Problem details: Leaving out every picture, copy the lines of the data exactly, from the first through the line containing "surround: float = 0.08".

(Items listed in a dataset)
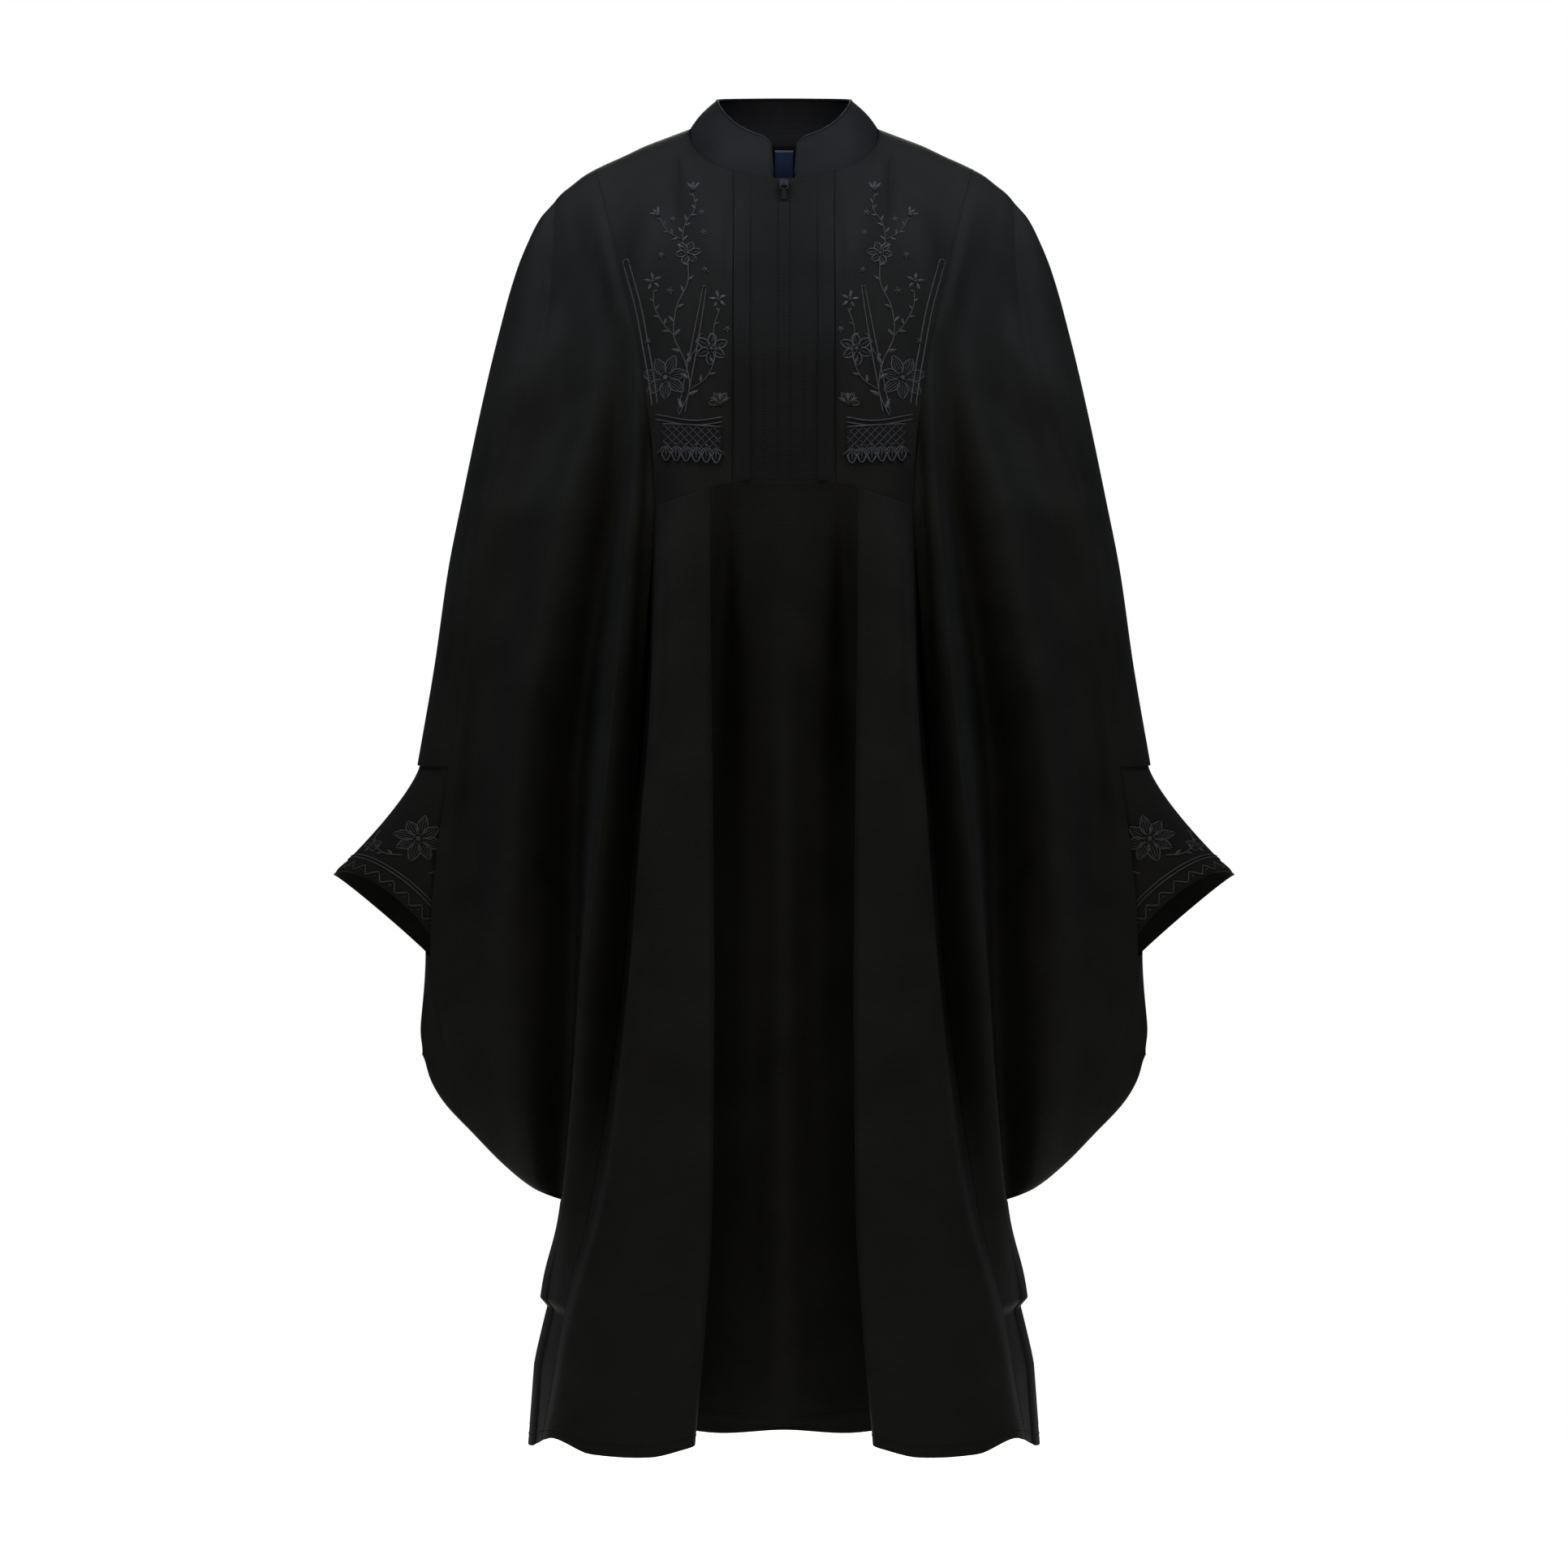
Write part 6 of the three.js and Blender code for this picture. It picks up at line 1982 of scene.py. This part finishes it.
# ---------------------------------------------------------------- the studio
@dataclass
class Studio:
    """Glowing pale floor, soft lights and the camera."""

    floor_rings: tuple[float, ...] = (0.5, 0.9, 1.3, 1.7)
    distance: float = 4.2
    eye_z: float = -0.61
    frame_width: float = 1.472
    sensor: float = 36.0
    surround: float = 0.08

    def build(self) -> None:
        """Floor, lights and camera."""
        self.build_floor()
        self.build_lights()
        self.build_camera()

    def build_floor(self) -> None:
        """A round floor that glows, as painted light, more towards its rim, where it meets the pale surround.
        """
        around = np.radians(np.arange(0, 360, 5))
        rings = [(r * np.cos(t), r * np.sin(t)) for r in self.floor_rings for t in around]
        places = np.array([(x, y, FLOOR_Z) for x, y in ((0.0, 0.0), *rings)]) / MM
        count = len(around)
        faces: list[tuple[int, ...]] = [(0, 1 + i, 1 + (i + 1) % count) for i in range(count)]
        for ring in range(len(self.floor_rings) - 1):
            inner, outer = 1 + ring * count, 1 + (ring + 1) * count
            faces += [
                (inner + i, outer + i, outer + (i + 1) % count, inner + (i + 1) % count) for i in range(count)
            ]
        obj = make_object("studio_floor", places, faces)
        obj.data.materials.append(GlowingFloorBoard().material())

    def build_lights(self) -> None:
        """A pale surround and large soft lights in front, above and at the sides."""
        world = bpy.data.worlds.new("pale surround")
        world.use_nodes = True
        path = add_node(world.node_tree, "LightPath")
        seen = add_node(world.node_tree, "MapRange", {"To Min": self.surround}, Value=(path, "Is Camera Ray"))
        shade = world.node_tree.nodes["Background"]
        shade.inputs["Color"].default_value = linear("#ffffff")
        world.node_tree.links.new(seen.outputs["Result"], shade.inputs["Strength"])
        bpy.context.scene.world = world
        for name, place, size, watts, tint in (
            ("left key", (-1.9, -2.8, 0.5), 1.2, 12, "#fff0cc"),
            ("right key", (1.9, -2.8, 0.5), 1.2, 12, "#fff0cc"),
            ("left shoulder light", (-0.75, -0.45, 0.75), 0.6, 23, "#e0e9ff"),
            ("right shoulder light", (0.75, -0.45, 0.75), 0.6, 23, "#e0e9ff"),
            ("top", (0.0, -1.5, 1.2), 1.6, 16, "#fff6e6"),
            ("back", (0.0, 2.6, 1.3), 1.2, 60, "#fff8e6"),
        ):
            data = bpy.data.lights.new(name, "AREA")
            data.shape = "SQUARE"
            data.size = size
            data.energy = watts
            data.color = linear(tint)[:3]
            lamp = bpy.data.objects.new(name, data)
            lamp.location = place
            aim = Vector((0, 0, -0.5)) - Vector(place)
            lamp.rotation_euler = aim.to_track_quat("-Z", "Y").to_euler()
            bpy.context.scene.collection.objects.link(lamp)

    def build_camera(self) -> None:
        """A level camera straight in front."""
        data = bpy.data.cameras.new("camera")
        data.sensor_width = self.sensor
        data.lens = self.sensor * self.distance / self.frame_width
        camera = bpy.data.objects.new("camera", data)
        camera.location = (0, -self.distance, self.eye_z)
        camera.rotation_euler = (math.pi / 2, 0, 0)
        bpy.context.scene.collection.objects.link(camera)
        bpy.context.scene.camera = camera
        bpy.context.scene.view_settings.view_transform = "Standard"


def main() -> None:
    """Builds the manteau, part by part, in its studio."""
    logging.basicConfig(level=logging.INFO, format="%(name)s %(message)s")
    bpy.ops.object.select_all(action="DESELECT")
    form = GarmentForm()
    Studio().build()
    Bodice(form).build()
    Collar().build()
    cuff = Cuffs(form).build()
    YokeEmbroidery(form).build()
    CuffEmbroidery(cuff, form.cap_columns).build()
    Stitches(form).build()
    ZipFastener(form).build()
    NeckLabel(form).build()


if __name__ == "__main__":
    main()
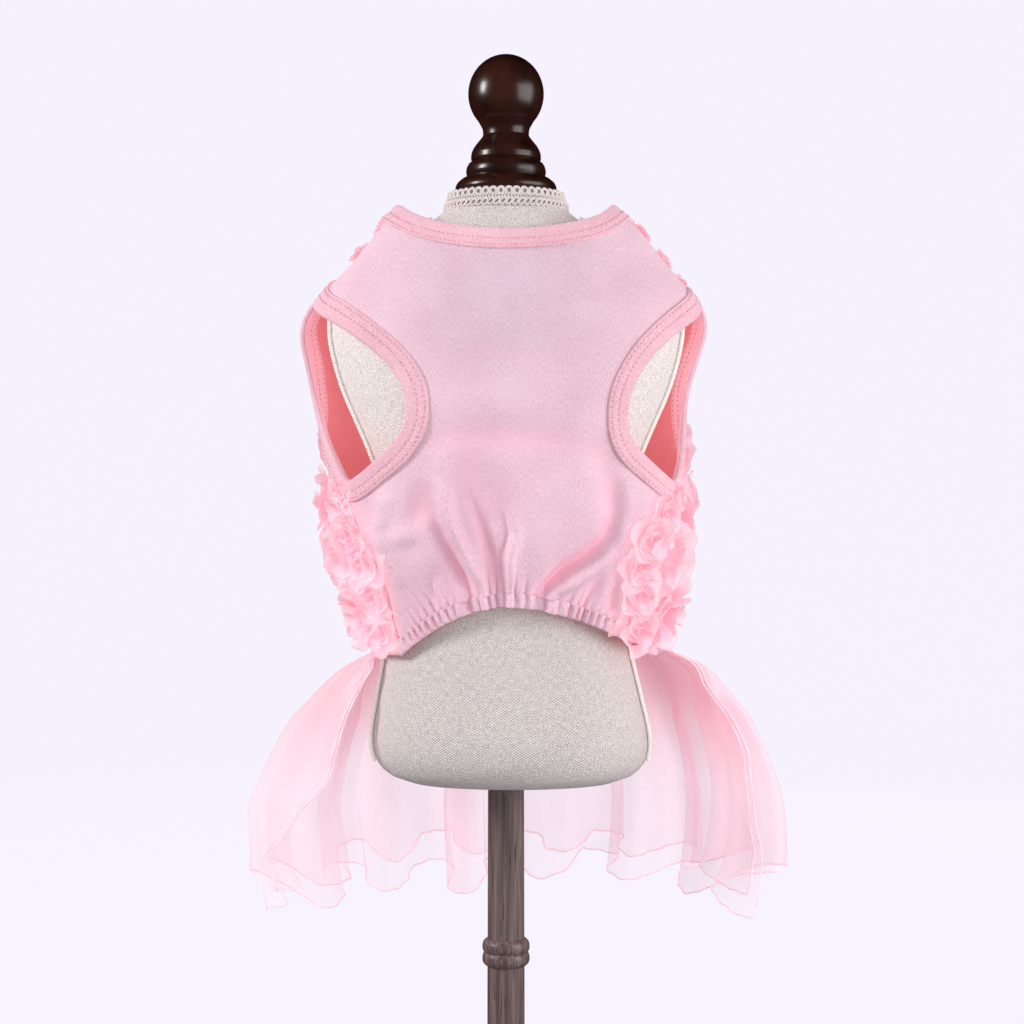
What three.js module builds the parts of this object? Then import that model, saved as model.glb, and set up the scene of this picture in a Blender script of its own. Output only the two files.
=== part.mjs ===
// A dog dress on a small limbless dress form. Millimetres, +Z up. The origin is under the pole, on
// the surface that the base stands on. The belly panel faces -Y, the rosettes and skirt face +Y.
import * as THREE from "three";

const { clamp, degToRad, lerp } = THREE.MathUtils;

// Driving dimensions.
const SEAM_GAP = 0.3;
const DEGREES_PER_MM = 0.6; // of turn round the dress, for one millimetre along its surface
const JERSEY = 1.2;
const ORGANZA = 1.0;
const BINDING = { width: 11, thickness: 0.9, legGap: 0.85, edgeGap: 0.7, spacing: 8 };
const PANEL_INSET = 1.8; // how far a panel's edge stays inside the fold of its binding
const CASING_THICKNESS = 2.4;
const NECK = { peak: 534, curve: 2.1 };
const HEM = { corner: 290, casingTop: 298, rightRise: 7, curve: 1.7 };
const BACK_CURVE = 2;
const BELLY_COLUMNS = 20;
const BACK_COLUMNS = 22;
const SKIRT = {
  columns: 40,
  length: 146,
  layerSpace: 1.3,
  seamDrop: 0.8,
  topReach: 108,
  hemReach: 97,
  flare: 4,
};
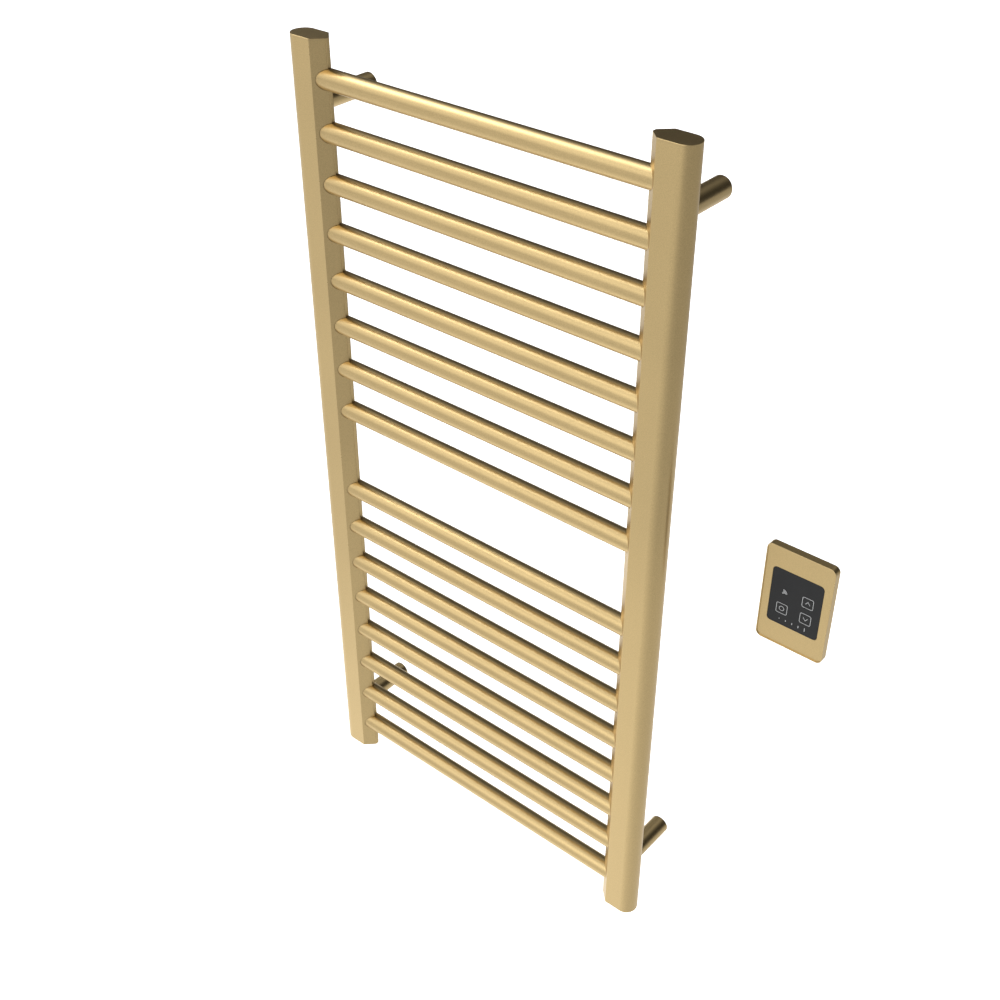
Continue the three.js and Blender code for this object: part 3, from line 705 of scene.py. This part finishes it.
# ------------------------------------------------------------------ floor, light, camera
FLOOR_Z = -0.30
bpy.ops.mesh.primitive_plane_add(size=24, location=(0, 0, FLOOR_Z))
floor = bpy.context.object
floor.name = "floor"
fm, nt, bsdf = nodes_of("pale_floor")
bsdf.inputs["Base Color"].default_value = (0.86, 0.86, 0.86, 1)
bsdf.inputs["Roughness"].default_value = 0.9
bsdf.inputs["Specular IOR Level"].default_value = 0.0
bsdf.inputs["Emission Color"].default_value = (1, 1, 1, 1)
bsdf.inputs["Emission Strength"].default_value = 1.0
# from underneath, the floor is clear, so the part's underside can be looked at
clear = nt.nodes.new("ShaderNodeBsdfTransparent")
side_mix = nt.nodes.new("ShaderNodeMixShader")
link(nt, nt.nodes.new("ShaderNodeNewGeometry").outputs["Backfacing"], side_mix.inputs["Fac"])
link(nt, bsdf.outputs["BSDF"], side_mix.inputs[1])
link(nt, clear.outputs["BSDF"], side_mix.inputs[2])
link(nt, side_mix.outputs["Shader"], nt.nodes["Material Output"].inputs["Surface"])
floor.data.materials.append(fm)
bpy.ops.mesh.primitive_uv_sphere_add(segments=48, ring_count=24, radius=14, location=(0, 0, FLOOR_Z))
backdrop = bpy.context.object
backdrop.name = "backdrop"
bm_, nt, bsdf = nodes_of("pale_backdrop")
bsdf.inputs["Base Color"].default_value = (0.86, 0.86, 0.86, 1)
bsdf.inputs["Roughness"].default_value = 0.9
bsdf.inputs["Specular IOR Level"].default_value = 0.0
bsdf.inputs["Emission Color"].default_value = (1, 1, 1, 1)
bsdf.inputs["Emission Strength"].default_value = 1.0
backdrop.data.materials.append(bm_)
# floor and backdrop are one plain white sweep round the part; the light that they send back is in the studio below
for sweep in (floor, backdrop):
    sweep.visible_glossy = False
    sweep.visible_diffuse = False
    sweep.visible_transmission = False
    sweep.visible_shadow = False

# plain studio: a few soft white lights, each (elevation, azimuth, tightness, strength), and the light that a pale floor sends up
LIGHTS = [
    (50, 275, 40, 4.7),
    (35, 270, 14, 1.7),
    (35, 0, 14, 2.5),
    (10, 0, 14, 1.3),
    (35, 315, 14, 0.9),
    (10, 315, 14, 0.5),
    (60, 180, 14, 0.45),
]
EVEN, BOUNCE, BOUNCE_LEFT = 0.04, 0.43, 0.72
world = bpy.data.worlds.new("studio")
scene.world = world
world.use_nodes = True
wt = world.node_tree
bg = wt.nodes["Background"]
bg.inputs["Color"].default_value = (1, 1, 1, 1)
toward = wt.nodes.new("ShaderNodeTexCoord").outputs["Generated"]


def lobe(el, az, power):
    """1 towards that direction, falling off softly all round it."""
    el, az = math.radians(el), math.radians(az)
    dot = wt.nodes.new("ShaderNodeVectorMath")
    dot.operation = "DOT_PRODUCT"
    wt.links.new(toward, dot.inputs[0])
    dot.inputs[1].default_value = (math.sin(az) * math.cos(el), -math.cos(az) * math.cos(el), math.sin(el))
    return math_node(wt, "POWER", math_node(wt, "MAXIMUM", dot.outputs["Value"], 0.0), power)


split = wt.nodes.new("ShaderNodeSeparateXYZ")
wt.links.new(toward, split.inputs[0])
below = ranged(wt, split.outputs["Z"], 1.0, 0.0, -0.06, 0.02)
# the floor is a little brighter at the left, under the main light
up_light = math_node(wt, "ADD", math_node(wt, "MULTIPLY", lobe(-60, 270, 2.0), BOUNCE_LEFT), BOUNCE)
total = math_node(wt, "MULTIPLY", up_light, below)
for el, az, power, strength in LIGHTS:
    total = math_node(wt, "ADD", total, math_node(wt, "MULTIPLY", lobe(el, az, power), strength))
total = math_node(wt, "ADD", total, EVEN)
wt.links.new(total, bg.inputs["Strength"])

# the stretch of floor under the part is lit a little more than the rest, so the lower end is brighter
CARD_R, CARD_RADIANCE = 1.3, 0.2
card = bpy.data.lights.new("floor_glow", "AREA")
card.shape = "DISK"
card.size = 2 * CARD_R
card.energy = CARD_RADIANCE * math.pi * math.pi * CARD_R ** 2
card_ob = bpy.data.objects.new("floor_glow", card)
card_ob.location = (0.35, 0.25, FLOOR_Z + 0.01)
card_ob.rotation_euler = (math.pi, 0, 0)
card_ob.visible_camera = False
scene.collection.objects.link(card_ob)

cam = bpy.data.cameras.new("camera")
cam.sensor_fit = "HORIZONTAL"
cam.sensor_width = 36.0
cam.lens = 1385.42 * 36.0 / 1000.0
cam.clip_start = 0.05
cam.clip_end = 60
cam_ob = bpy.data.objects.new("camera", cam)
scene.collection.objects.link(cam_ob)
yaw, pitch = 0.69911, 0.61531
d = Vector((-math.sin(yaw) * math.cos(pitch), math.cos(yaw) * math.cos(pitch), -math.sin(pitch)))
cam_ob.location = (0.84543, -0.97249 - 0.0815, 1.42830)
cam_ob.rotation_euler = d.to_track_quat("-Z", "Y").to_euler()
scene.camera = cam_ob

scene.view_settings.view_transform = "Standard"
scene.view_settings.look = "None"
scene.view_settings.exposure = 0.0
scene.view_settings.gamma = 1.0
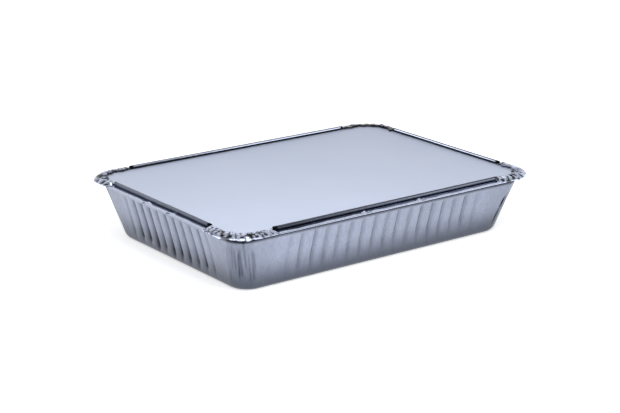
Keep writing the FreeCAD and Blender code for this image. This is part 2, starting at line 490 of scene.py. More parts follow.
class Sheet:
    """The foil's under skin, as points, faces and the painted shade of each point."""

    def __init__(self) -> None:
        """Starts with no points."""
        self.points: list[Vector] = []
        self.painted_shade: list[float] = []
        self.faces: list[tuple[int, ...]] = []
        self.crumpled: set[int] = set()

    def row(self, places: Iterable[tuple[Vector, float]]) -> list[int]:
        """Adds a row of points with their painted shade, and returns their numbers."""
        first = len(self.points)
        for point, painted_shade in places:
            self.points.append(point)
            self.painted_shade.append(min(1.0, max(0.0, painted_shade)))
        return list(range(first, len(self.points)))

    def strips(self, rows: list[list[int]], closed: bool) -> None:
        """Adds the four-sided faces between rows of the same length.

        Args:
            rows: Numbers of each row's points, from the base on.
            closed: Whether the rows run all the way round.
        """
        count = len(rows[0])
        for lower, upper in zip(rows, rows[1:]):
            for at in range(count if closed else count - 1):
                after = (at + 1) % count
                self.faces.append((lower[at], lower[after], upper[after], upper[at]))

    def bridge(self, lower: dict[Station, int], upper: dict[Station, int]) -> None:
        """Adds flat faces between two rings that share only some stations."""
        low_sites, high_sites = list(lower), list(upper)
        shared = [site for site in low_sites if site in upper]
        for start, end in zip(shared, shared[1:] + shared[:1]):
            low = [lower[site] for site in self.between(low_sites, start, end)]
            high = [upper[site] for site in self.between(high_sites, start, end)]
            self.faces.append(tuple(low + high[::-1]))

    @staticmethod
    def between(sites: list[Station], start: Station, end: Station) -> list[Station]:
        """Sites from start to end, both included, going round."""
        first, last = sites.index(start), sites.index(end)
        if last <= first:
            last += len(sites)
        return [sites[number % len(sites)] for number in range(first, last + 1)]

    def mesh(self, name: str) -> Mesh:
        """Turns the skin into a mesh with its painted shade, smooth but for the crumpled faces."""
        made = bpy.data.meshes.new(name)
        made.from_pydata([point[:] for point in self.points], [], self.faces)
        made.attributes.new(PAINTED_SHADE, "FLOAT", "POINT").data.foreach_set("value", self.painted_shade)
        made.shade_smooth()
        for face in made.polygons:
            face.use_smooth = not self.crumpled.issuperset(face.vertices)
        made.update()
        return made


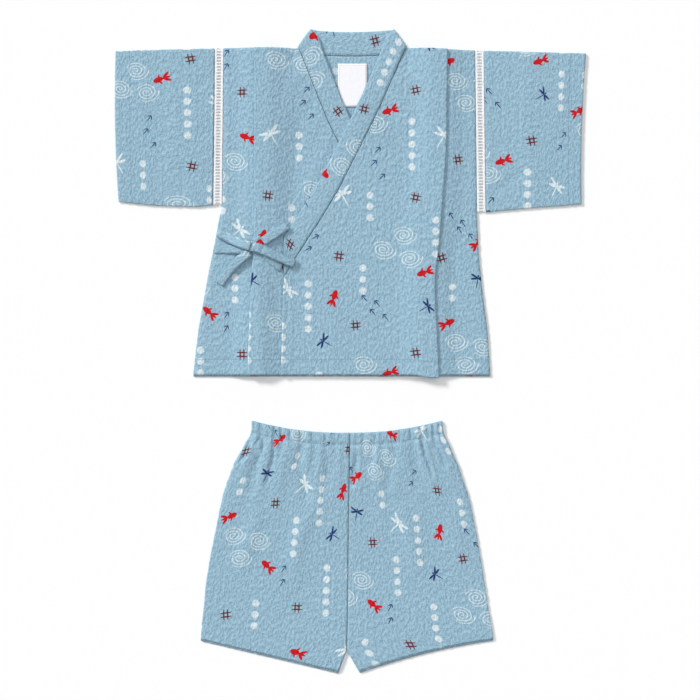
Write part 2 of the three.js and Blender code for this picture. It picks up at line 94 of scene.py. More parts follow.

Reply:
Write part 6 of the three.js and Blender code for this picture. It picks up at line 1982 of scene.py. This part finishes it.
# ---------------------------------------------------------------- the studio
@dataclass
class Studio:
    """Glowing pale floor, soft lights and the camera."""

    floor_rings: tuple[float, ...] = (0.5, 0.9, 1.3, 1.7)
    distance: float = 4.2
    eye_z: float = -0.61
    frame_width: float = 1.472
    sensor: float = 36.0
    surround: float = 0.08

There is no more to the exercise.